**WHAT YOU NEED TO DO**
Can you restate the lines of the entries below, word for word, from the first one through the line that includes "obj.data.materials.append(s.material)"?
┌──
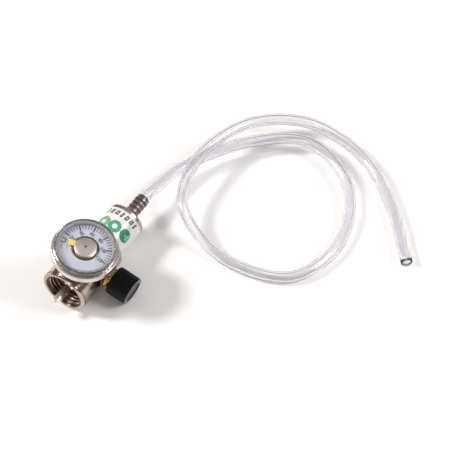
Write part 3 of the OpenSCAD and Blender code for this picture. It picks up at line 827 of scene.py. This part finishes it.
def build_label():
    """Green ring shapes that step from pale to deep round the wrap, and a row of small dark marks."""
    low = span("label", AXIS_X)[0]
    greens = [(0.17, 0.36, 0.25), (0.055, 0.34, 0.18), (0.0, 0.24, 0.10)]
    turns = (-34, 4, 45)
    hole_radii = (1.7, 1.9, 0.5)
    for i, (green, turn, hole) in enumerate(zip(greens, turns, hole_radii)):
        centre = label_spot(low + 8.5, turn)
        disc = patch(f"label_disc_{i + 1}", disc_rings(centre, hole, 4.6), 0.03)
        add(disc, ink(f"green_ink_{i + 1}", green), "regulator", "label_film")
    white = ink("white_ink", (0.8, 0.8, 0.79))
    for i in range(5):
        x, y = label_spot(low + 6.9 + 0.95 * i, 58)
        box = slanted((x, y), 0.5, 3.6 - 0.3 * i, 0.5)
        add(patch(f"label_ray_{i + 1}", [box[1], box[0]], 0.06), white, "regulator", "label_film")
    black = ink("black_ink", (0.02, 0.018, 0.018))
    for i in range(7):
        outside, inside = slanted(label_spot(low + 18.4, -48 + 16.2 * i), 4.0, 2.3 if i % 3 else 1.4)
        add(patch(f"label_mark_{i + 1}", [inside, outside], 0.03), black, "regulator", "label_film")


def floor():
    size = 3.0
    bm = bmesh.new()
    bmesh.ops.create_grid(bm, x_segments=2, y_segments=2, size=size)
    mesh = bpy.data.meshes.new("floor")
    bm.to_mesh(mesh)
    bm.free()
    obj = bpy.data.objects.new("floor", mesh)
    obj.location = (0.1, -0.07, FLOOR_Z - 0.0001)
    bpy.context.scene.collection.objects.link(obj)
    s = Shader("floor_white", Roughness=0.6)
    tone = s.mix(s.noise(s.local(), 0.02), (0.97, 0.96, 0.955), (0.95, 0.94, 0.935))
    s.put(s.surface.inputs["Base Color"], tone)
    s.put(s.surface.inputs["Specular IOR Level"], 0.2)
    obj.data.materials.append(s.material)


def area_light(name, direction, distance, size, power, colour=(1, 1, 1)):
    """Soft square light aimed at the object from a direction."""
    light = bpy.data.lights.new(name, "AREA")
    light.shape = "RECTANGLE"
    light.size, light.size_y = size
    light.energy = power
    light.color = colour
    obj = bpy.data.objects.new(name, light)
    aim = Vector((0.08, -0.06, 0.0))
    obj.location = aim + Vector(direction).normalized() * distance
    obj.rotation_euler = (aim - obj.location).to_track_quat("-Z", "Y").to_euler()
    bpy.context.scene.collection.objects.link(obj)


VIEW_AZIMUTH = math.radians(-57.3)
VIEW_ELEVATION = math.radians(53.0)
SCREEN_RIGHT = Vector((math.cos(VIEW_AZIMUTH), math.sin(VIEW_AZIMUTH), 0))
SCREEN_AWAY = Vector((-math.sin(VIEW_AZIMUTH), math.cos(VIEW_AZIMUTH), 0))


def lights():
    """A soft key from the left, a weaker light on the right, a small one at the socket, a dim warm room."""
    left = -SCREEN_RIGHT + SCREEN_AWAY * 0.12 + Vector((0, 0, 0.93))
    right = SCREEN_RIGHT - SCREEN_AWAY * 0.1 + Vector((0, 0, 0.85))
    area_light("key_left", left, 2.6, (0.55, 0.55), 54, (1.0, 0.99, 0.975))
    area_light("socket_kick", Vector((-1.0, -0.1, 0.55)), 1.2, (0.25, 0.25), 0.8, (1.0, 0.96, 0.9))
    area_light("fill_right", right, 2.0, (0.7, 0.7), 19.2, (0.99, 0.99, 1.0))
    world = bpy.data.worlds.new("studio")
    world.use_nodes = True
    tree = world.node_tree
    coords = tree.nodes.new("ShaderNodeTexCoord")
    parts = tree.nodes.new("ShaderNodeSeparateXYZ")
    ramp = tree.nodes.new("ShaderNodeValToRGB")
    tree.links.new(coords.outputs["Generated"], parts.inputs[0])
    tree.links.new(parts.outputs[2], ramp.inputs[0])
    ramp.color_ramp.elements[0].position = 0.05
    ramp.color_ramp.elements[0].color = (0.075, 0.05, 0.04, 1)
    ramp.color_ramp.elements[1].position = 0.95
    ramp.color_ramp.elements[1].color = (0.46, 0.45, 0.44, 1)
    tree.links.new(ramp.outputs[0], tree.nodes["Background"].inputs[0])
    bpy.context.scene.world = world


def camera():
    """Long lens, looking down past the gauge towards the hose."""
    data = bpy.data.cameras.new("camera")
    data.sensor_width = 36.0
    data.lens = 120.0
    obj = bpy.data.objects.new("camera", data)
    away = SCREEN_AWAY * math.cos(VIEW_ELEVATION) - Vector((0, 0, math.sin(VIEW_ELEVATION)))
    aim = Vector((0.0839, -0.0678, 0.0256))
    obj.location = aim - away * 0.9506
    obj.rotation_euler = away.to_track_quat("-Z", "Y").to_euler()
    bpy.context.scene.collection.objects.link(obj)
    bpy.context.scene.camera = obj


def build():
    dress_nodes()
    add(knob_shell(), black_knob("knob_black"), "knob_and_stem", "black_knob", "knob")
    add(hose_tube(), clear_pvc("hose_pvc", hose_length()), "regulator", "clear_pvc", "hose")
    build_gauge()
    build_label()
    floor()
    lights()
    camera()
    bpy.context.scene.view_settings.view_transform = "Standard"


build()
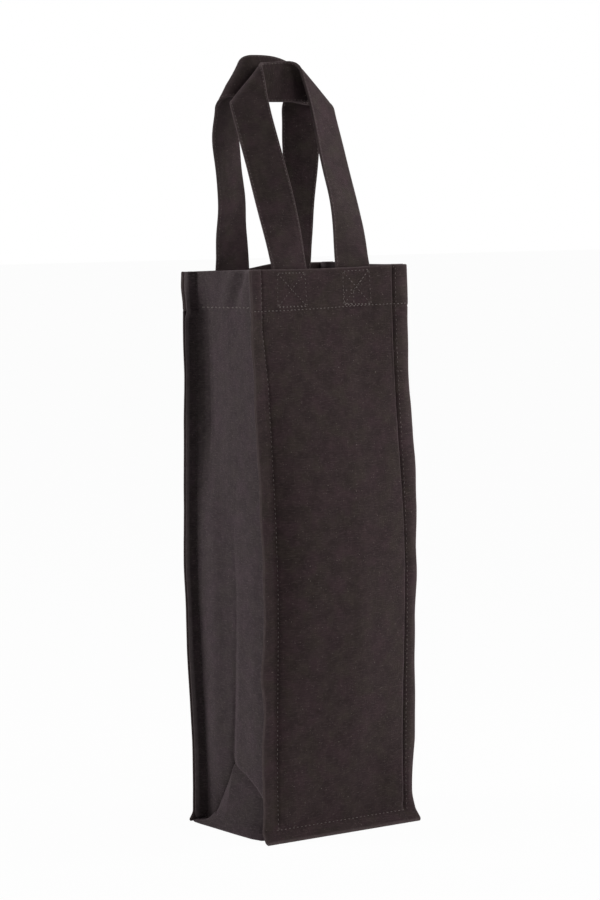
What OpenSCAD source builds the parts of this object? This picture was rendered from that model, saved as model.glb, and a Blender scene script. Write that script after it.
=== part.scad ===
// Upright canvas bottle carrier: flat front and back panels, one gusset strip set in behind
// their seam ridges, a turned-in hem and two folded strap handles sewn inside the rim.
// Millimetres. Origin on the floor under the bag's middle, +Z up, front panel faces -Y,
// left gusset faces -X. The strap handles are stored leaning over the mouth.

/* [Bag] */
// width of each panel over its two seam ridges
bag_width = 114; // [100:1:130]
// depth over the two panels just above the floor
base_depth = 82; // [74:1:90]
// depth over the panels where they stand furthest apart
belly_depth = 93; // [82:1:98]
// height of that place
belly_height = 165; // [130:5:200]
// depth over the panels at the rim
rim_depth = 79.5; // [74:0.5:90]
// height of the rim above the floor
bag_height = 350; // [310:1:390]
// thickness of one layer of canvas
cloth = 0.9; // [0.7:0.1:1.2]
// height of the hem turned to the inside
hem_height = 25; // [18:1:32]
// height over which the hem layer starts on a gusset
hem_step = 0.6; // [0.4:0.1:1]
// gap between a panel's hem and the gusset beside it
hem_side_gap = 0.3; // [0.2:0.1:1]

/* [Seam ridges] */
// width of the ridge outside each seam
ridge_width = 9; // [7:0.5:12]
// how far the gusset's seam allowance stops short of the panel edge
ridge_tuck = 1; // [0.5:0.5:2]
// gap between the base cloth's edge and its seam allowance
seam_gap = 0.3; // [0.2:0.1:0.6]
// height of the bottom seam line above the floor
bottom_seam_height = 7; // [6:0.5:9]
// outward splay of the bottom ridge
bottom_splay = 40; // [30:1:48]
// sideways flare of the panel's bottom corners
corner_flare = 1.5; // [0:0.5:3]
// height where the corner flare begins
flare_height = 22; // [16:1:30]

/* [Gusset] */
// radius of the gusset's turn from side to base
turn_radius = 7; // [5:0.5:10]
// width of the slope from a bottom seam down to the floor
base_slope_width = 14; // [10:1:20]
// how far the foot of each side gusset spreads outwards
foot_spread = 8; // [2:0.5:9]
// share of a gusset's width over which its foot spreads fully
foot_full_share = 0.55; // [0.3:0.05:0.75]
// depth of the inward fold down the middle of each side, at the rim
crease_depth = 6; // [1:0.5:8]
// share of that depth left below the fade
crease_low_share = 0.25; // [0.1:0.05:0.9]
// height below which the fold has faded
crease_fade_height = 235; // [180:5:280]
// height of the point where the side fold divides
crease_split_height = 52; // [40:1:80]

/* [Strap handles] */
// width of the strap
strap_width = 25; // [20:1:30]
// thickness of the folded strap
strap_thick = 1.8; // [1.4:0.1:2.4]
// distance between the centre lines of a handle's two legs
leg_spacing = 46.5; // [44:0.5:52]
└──
**TASK OUTPUT**
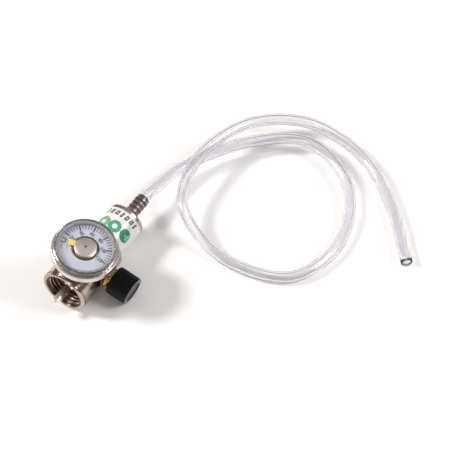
Write part 3 of the OpenSCAD and Blender code for this picture. It picks up at line 827 of scene.py. This part finishes it.
def build_label():
    """Green ring shapes that step from pale to deep round the wrap, and a row of small dark marks."""
    low = span("label", AXIS_X)[0]
    greens = [(0.17, 0.36, 0.25), (0.055, 0.34, 0.18), (0.0, 0.24, 0.10)]
    turns = (-34, 4, 45)
    hole_radii = (1.7, 1.9, 0.5)
    for i, (green, turn, hole) in enumerate(zip(greens, turns, hole_radii)):
        centre = label_spot(low + 8.5, turn)
        disc = patch(f"label_disc_{i + 1}", disc_rings(centre, hole, 4.6), 0.03)
        add(disc, ink(f"green_ink_{i + 1}", green), "regulator", "label_film")
    white = ink("white_ink", (0.8, 0.8, 0.79))
    for i in range(5):
        x, y = label_spot(low + 6.9 + 0.95 * i, 58)
        box = slanted((x, y), 0.5, 3.6 - 0.3 * i, 0.5)
        add(patch(f"label_ray_{i + 1}", [box[1], box[0]], 0.06), white, "regulator", "label_film")
    black = ink("black_ink", (0.02, 0.018, 0.018))
    for i in range(7):
        outside, inside = slanted(label_spot(low + 18.4, -48 + 16.2 * i), 4.0, 2.3 if i % 3 else 1.4)
        add(patch(f"label_mark_{i + 1}", [inside, outside], 0.03), black, "regulator", "label_film")


def floor():
    size = 3.0
    bm = bmesh.new()
    bmesh.ops.create_grid(bm, x_segments=2, y_segments=2, size=size)
    mesh = bpy.data.meshes.new("floor")
    bm.to_mesh(mesh)
    bm.free()
    obj = bpy.data.objects.new("floor", mesh)
    obj.location = (0.1, -0.07, FLOOR_Z - 0.0001)
    bpy.context.scene.collection.objects.link(obj)
    s = Shader("floor_white", Roughness=0.6)
    tone = s.mix(s.noise(s.local(), 0.02), (0.97, 0.96, 0.955), (0.95, 0.94, 0.935))
    s.put(s.surface.inputs["Base Color"], tone)
    s.put(s.surface.inputs["Specular IOR Level"], 0.2)
    obj.data.materials.append(s.material)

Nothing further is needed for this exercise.